The world at once reveals itself in all its plenitude to one who is willing to open his mind to the abundant amount of information and ideas available to him — yet not so open that one’s brain spills over in the process. The pursuit of learning new ideas has a powerful currency, the value of which is worth more than gold in the modern age. Novel ways of thinking are printed on paper and are thus read by a lot of people from across different countries around the world.
Some of the ideas popular in the past are being reprinted and read again. But most books nowadays contain fresh ways of seeing things. If one were so bold enough to connect the changes in our society to the advent of mass production of books and ideas, he might be able to say that revolution happens page by page. Likewise, the internet have advanced our ways of thinking and improved the methods of sharing these ideas at such a pace that what once took years now only takes days and months to go around.
But how does one pick out the great ideas among the huge, indeterminate pile?

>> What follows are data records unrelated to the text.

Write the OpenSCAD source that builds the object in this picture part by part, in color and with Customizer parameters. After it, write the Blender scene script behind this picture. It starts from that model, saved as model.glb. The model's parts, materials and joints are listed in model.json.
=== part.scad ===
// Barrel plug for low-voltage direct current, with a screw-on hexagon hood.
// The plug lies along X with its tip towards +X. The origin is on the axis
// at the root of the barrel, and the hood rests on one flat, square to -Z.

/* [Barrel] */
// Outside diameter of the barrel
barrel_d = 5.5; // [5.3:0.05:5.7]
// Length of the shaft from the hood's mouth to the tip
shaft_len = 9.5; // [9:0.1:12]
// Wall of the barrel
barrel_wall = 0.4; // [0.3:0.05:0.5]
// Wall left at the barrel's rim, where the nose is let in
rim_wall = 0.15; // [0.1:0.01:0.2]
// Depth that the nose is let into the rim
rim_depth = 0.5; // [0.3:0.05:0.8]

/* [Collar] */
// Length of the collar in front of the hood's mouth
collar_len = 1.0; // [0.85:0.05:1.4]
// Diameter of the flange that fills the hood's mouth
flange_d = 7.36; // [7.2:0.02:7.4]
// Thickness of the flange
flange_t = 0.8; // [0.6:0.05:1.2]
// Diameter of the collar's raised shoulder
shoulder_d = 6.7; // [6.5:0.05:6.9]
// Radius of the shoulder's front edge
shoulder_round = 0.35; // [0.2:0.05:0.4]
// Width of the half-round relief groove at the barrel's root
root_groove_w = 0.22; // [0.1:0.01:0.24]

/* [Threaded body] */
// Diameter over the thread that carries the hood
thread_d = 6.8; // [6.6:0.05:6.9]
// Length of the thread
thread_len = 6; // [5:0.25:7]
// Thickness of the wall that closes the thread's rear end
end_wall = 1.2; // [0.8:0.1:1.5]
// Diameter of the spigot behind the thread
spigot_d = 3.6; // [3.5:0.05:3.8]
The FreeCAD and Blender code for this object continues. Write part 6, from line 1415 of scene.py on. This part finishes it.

Similarly, how will he know for certain that the things he exposes his mind to are exactly those impressed with quality and merit and not the bad ones he must avoid? A sporadic and aimless thinker, much more the average college student, who exposes himself to every belief and idea, likewise absorbing them without making any distinctions at all between the instructive and the useless, are prone to make the mistake of reading and learning themselves to ruin.
On the other hand, if the person refuses to learn new ideas inasmuch as these run contrary to his personal beliefs and convictions, are in danger of growing up an ignoramus. Certainly, too much of adherence to one side would lead to harmful results. One needs to strike the balance, although by no means exact and perfect, in order that he may fully enjoy learning and education. In terms of drafting the right syllabus for learning, college students have it easy. The professor does all the work of preparing a ready-made list of books and materials to read.
Discussion in class would allow the ideas contained in the materials to be threshed out completely inside the classroom. In this perfect scenario students are exposed to a plethora of ideas. From time to time students add on to the discussion by presenting their own side of the issue. This makes for a healthy exchange of ideas beneficial to both the students and the professor. However, there are instances that the syllabus is not that aligned to the pursuit of higher learning.
In some cases, the professor uses his position and authority to proselytize the students in a singe brand of thinking — his very own. Most of the time, the professor breaks in ideas that have been filtered and chosen by his predecessors, handed down semester after semester on the same subject. What happens then is that the approved curriculum becomes merely a mass production of cut-and-dried thinking to be, thereafter, imparted to the students in a mechanical manner and so on. Plato reminds us that often in our ignorance and conceit we invariably mistake shadows for reality (Plato 34).
The commonly held notions of the superficial crystallize to the point that no one may question its validity. Under strict tutelage, the situation worsens because those who have the power to influence impressionable minds usually propound the same ready-made opinion and ideas over and over. There is this and that fact when in truth there are no such things. The student who does not know any better perfunctorily commit to heart these very tenets. In effect, ideas do not grow but are just passed on to different people.
The worst part of it is that those who do well in this exercise are rewarded with good merit and praise. Exposition to a motley discourse is harmful only when it becomes merely an exercise of sending and receiving ideas without question. In the same vein, Peggy McIntosh eschews the unspoken tradition of the disparate treatments of class and gender. She argues that in order to destroy myths about the total eradication of discrimination, one must dig into a knapsack of ideas that remained untouched for years (2-6).
By this very spirit of unpacking a baggage within the areas of society which are otherwise considered forbidden territory, a person will discover just how many automatic gestures and subconscious mechanical processes occur in our day to day dealings with our peers. We are hardly aware of the fact the same thing happens in education. Perhaps by rethinking the type of list of books that the students shall be exposed, a substantial amount of unpacking is indeed in order. Take for instance the ideas presented in Lakoff’s and Johnson’s “Metaphors We Live By”.
The thoughts and ideas we pass to other people, through words and phrases, contain identifiable peculiarities worthy of study. All at once a whole new province of though is opened insofar as the things we take for granted everyday become interesting by means of exposition of ideas is concerned. In other words, what were then considered as insignificant metaphors in our speech, suddenly breathed life as provocative realizations and discoveries are being made line after line. A complete education is such kind where extant belief systems are constantly being rehashed, re-examined and critically analyzed.
To be well-educated is not just to be exposed to myriad ideas, but it is also to unpack/unlearn one’s personal beliefs and lay it in the fore so that its truth and validity can be measured by how strongly it stands against contrary or opposing opinions. It is foolhardy to possess a certain talismanic attachment to an idea or kind of thinking. It is much more foolhardy to be so protective of one’s belief system by shielding it from argument and discussion. Academic-wise, nothing good ever came out of being a miser of belief and cautious of new ideas. For one, his growth is stunted and worse, he denies himself the opportunity to learn.